ANZAC biscuits were probably one of the very first recipes I made with my mum, when I was very little. My mum had learnt the recipe from her mother who had, in turn, learnt the recipe from her mother. During World War I, my great grandmother made these biscuits and sent them to her brothers who served overseas with the Australian Army during World War I, like so many other Australian mothers, wives, girlfriends and sisters. My paternal grandmother also used to make them regularly too - ever since the 1940s when she would prepare the biscuits and send them to my grandfather, while he was serving overseas in the Australian Army during World War II. The recipes from either side of my family are fairly similar, the only difference bring the addition of some desiccated coconut by my Grandmother.
|My grandfather who served in the Australian Army during WWII|
For me, this is a recipe for remembrance. Remembrance of my great uncles who fought and died in the fields of France during World War I - never returning home to Australia. Since my paternal grandfather passed away, I also like to make these biscuits every ANZAC day on 25 April to remember him and the friends he served with. While he was alive, my grandfather often used to march in the ANZAC day parades in Sydney - and every year I would go along and watch him march and meet the friends he had served with. As a little girl, I can remember watching him carefully take his medals out of an old cigar box that he had bought home from one of his postings in the Middle East, and carefully pin the medals onto his suit.
|A photograph of my grandparents, taken on the day the became engaged, my grandfather with camera in hand.|
After my grandfather passed away, I continued the tradition for him - attending the ANZAC day parades in Sydney and catching up with the few of his friends who could still attend. Sadly, they have all passed away now.
I owe a huge personal debt to my grandfather and his friends. A debt, not only for their service during World War II - but also because attending the ANZAC day parades with them gave me a first hand education in respect of this unique part of Australian history and identity. This education also led me to my current career, which I love. It was also my grandfather who, a photographer himself, encouraged and inspired my passion for art and photography.

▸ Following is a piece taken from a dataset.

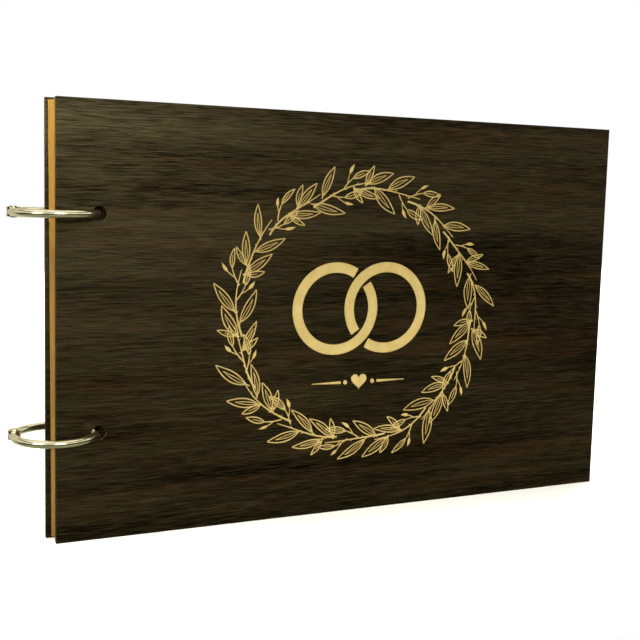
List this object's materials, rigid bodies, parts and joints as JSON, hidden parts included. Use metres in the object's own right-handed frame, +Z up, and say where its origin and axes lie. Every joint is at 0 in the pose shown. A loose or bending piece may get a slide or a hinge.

During his WW2 service in the Middle East, my grandfather had taken his camera and sent the photos home with messages, as postcards to my grandmother. As a child, I was fascinated by these his photos and stories and would sit with him, going through boxes of the photos for hours - asking him endless questions. He did not have any photos of his service in New Guinea and his three years there were not spoken about much. Even as a child, I could feel the sensitivity there. The subject was a no-go zone. While at the ANZAC day marches with my grandfather, I also took photos and created some sketches of the friends and diggers marching with him at the parades, one of which was exhibited at the Art Gallery of NSW.
The other reason why I keep the tradition of making ANZAC biscuits on the 25 April is to remember the very significant role that women played on the home front during World War I and II, living through years of worry and anxiety about their loved ones overseas.
But more about the biscuits themselves, ANZAC biscuits where created during World War I, by the wives, mothers, sisters and girlfriends of Australian soldiers as a replacement for the "tile" biscuits the soldiers were provided with in their rations. The "tile" biscuits, as they were called, were included in rations instead of bread because they had a much longer shelf-life. The biscuits were only edible if they were soaked in tea or some sort of liquid and some soldiers would grate them down to make a sort of porridge.
|My great uncles, who served during WWI. Only one of whom returned home.|
Whether it was in the letters home, about the inedible ration biscuits, or women on the home front were concerned about their boys not getting enough nutrients - the ANZAC biscuit was born. Made from rolled oats, sugar, plain flour, coconut, butter, golden syrup or treacle, bi-carbonate of soda and boiling water, these biscuits did not readily spoil and could be transported on the two month sea voyage by the Merchant Navy, to those who were serving. Importantly, ANZAC biscuits contain no eggs - and whether this was as a result of them being scarce due to rationing or whether it was because they would cause the biscuits to spoil remains a point of conjecture. But in any event, there are no eggs in an ANZAC biscuit.
|My grandfather at Tel Aviv during R&R|
My great grandmother's recipe for ANZAC Biscuits
This recipe is in imperial measurements as my grandmother had recorded it before the change to metric!
2 cups of rolled oats
1/2 cup sugar
1 cup plain flour
4oz. butter, melted
1 tbls golden syrup
2 tbls boiling water
1&1/2 tsp bicarbonate soda
(Variation: you can reduce the rolled oats to 1 cup and replace with 1 cup of desiccated coconut - as my paternal grandmother did. If you want a sweeter biscuit, you can also increase the sugar to 1 cup).
1. Preheat oven to low-moderate heat. Combine dry ingredients: rolled oats, sifted flour, sugar - and coconut, if using.
2. Using a small pan, melt the butter and add the golden syrup to combine. Remove from the heat.
3. In a separate bowl, mix the soda with the boiling water. Then add to the golden syrup mixture - which will become very frothy.
4. Combine the golden syrup mixture and dry ingredients.
5. Drop teaspoons of mixture onto a floured tray, allowing room for spreading. Bake in a slow oven for around 20 minutes. Allow biscuits to cool on trays.